Gesù offre il modo di elevare le pretese di superiorità sociale: «Invece, quando sei invitato, va' a metterti all'ultimo posto, perché quando viene colui che ti ha invitato ti dica: «Amico, vieni più avanti!». Allora ne avrai onore davanti a tutti i commensali» (Lc 14, 10). Cristo incoraggia a non fissarsi sui riconoscimenti umani, certamente legittimi e onorevoli, ma a cercare il riconoscimento divino, che è l’unico che vale veramente. E, per quanto in molte occasioni il nostro gesto possa passare inosservato, sappiamo con certezza che Dio lo ha visto. È questa la via che ci porta fino a lui e che, allo stesso tempo, ci porta «all’essenziale della vita, al suo significato più vero, al motivo più affidabile per cui la vita vale la pena di essere vissuta. Solo l’umiltà ci spalanca all’esperienza della verità, della gioia autentica, della conoscenza che conta»[5]. Ciò che conta non è l’essere grande secondo le logiche del mondo, ma farsi piccolo, semplice, perché è così che incontreremo Cristo.

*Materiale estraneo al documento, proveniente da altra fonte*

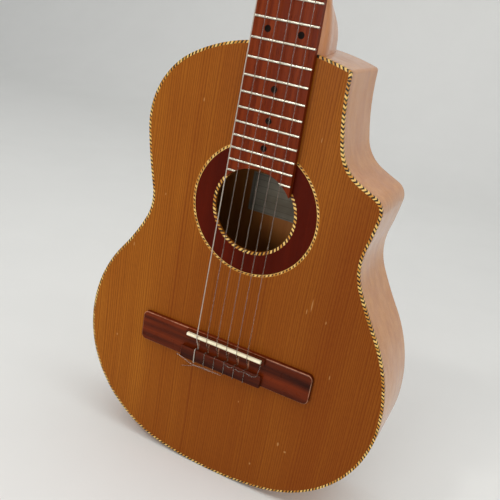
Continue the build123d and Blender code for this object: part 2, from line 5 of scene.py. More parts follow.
import bmesh
import bpy
from mathutils import Euler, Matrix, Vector


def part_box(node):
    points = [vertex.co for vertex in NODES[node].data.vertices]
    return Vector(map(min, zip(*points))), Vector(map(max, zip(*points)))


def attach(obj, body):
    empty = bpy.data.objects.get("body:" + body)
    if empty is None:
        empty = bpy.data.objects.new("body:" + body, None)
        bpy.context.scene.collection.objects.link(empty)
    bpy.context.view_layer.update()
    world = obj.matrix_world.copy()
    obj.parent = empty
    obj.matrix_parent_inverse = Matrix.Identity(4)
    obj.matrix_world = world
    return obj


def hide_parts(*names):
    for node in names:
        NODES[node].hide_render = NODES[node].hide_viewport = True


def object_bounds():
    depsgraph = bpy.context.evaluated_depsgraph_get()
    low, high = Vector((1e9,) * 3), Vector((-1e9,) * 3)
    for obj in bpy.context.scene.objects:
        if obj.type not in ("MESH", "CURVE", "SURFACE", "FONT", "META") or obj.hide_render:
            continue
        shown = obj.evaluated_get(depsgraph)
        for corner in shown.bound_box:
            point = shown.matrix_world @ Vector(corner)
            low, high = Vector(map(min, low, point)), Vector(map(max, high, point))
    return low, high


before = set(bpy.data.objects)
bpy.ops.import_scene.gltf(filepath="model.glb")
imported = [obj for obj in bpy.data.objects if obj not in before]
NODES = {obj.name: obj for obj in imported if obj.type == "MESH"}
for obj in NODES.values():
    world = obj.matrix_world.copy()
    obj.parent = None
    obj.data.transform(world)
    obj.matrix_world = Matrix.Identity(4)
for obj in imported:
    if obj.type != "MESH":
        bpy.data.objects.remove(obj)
CAD_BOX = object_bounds()
MM = 0.001

# ---------------------------------------------------------------- node helpers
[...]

Il nucleo dell’insegnamento di Gesù attorno a quel banchetto è l’umiltà: «Perché chiunque si esalta sarà umiliato, e chi si umilia sarà esaltato» (Lc 14, 11). Per entrare nel Regno dei Cieli, uno dei principali requisiti è conoscere bene qual è la nostra condizione; vale a dire, crescere nella nostra vera identità come membri di questa nuova famiglia che Gesù sta creando. Per farlo serve comprendere il significato profondo dell’umiltà, «la virtù che ci aiuta a comprendere, a un tempo, la nostra miseria e la nostra grandezza»[6]. L’umiltà ci aiuta a renderci conto del fatto che tutto abbiamo avuto da Dio. Al contrario, la superbia ci spinge a fidarci solo delle nostre proprie sicurezze. Riguardo a questo, san Josemaría parlava di due tipi di orgoglio: uno cattivo, che ignora le nostre debolezze, e l’altro buono, che riconosce la verità e l’azione del Signore nella nostra vita. «La divinizzazione è un male se rende ciechi, se impedisce di vedere chiaramente che abbiamo piedi di argilla, poiché la pietra di paragone per distinguere la divinizzazione buona da quella cattiva è l’umiltà. È buona, pertanto, se non si perde la consapevolezza che essa è un dono di Dio, grazia di Dio. È cattiva quando l’anima ascrive a sé stessa, alle sue opere, ai suoi meriti, alla sua superiorità, la grandezza spirituale che le è stata donata»[7]. L’orgoglio buono ci porta a non rifiutare la nostra miseria e a vederla come la porta per andare da Dio. Ed è proprio questa la nostra grandezza: che Dio abbia voluto, per la sua misericordia, farci così importanti ai suoi occhi. Pertanto, l’umiltà ci aiuta a prendere la povertà del misero per essere mendicanti di Dio, per lasciarlo entrare, per permettere che trasformi le nostre apparenti sicurezze. Quando un cuore è soddisfatto di se stesso «è talmente soddisfatto di sé stesso che non ha spazio per la Parola di Dio, per amare i fratelli, né per godere delle cose più importanti della vita. Così si priva dei beni più grandi. Per questo Gesù chiama beati i poveri in spirito, che hanno il cuore povero, in cui può entrare il Signore con la sua costante novità»[8].

La Madonna, che si è preoccupata soltanto del riconoscimento divino, mettendo la sua sicurezza in Dio, ha avuto la vera ricchezza: «Tutte le generazioni mi chiameranno beata» (Lc 1, 48).


[1] San Josemaría, È Gesù che passa, n. 122.

[2] San Josemaría, Amici di Dio, n. 56.

[3] San Josemaría, Solco, n. 302.

[4] San Josemaría, Solco, n. 628.

[5] Francesco, Udienza, 22-XII-2021.

[6] San Josemaría, Amici di Dio, n. 94.

[7] San Josemaría, Lettera 2, n. 6.

[8] Francesco, Gaudete et Exultate, n. 68.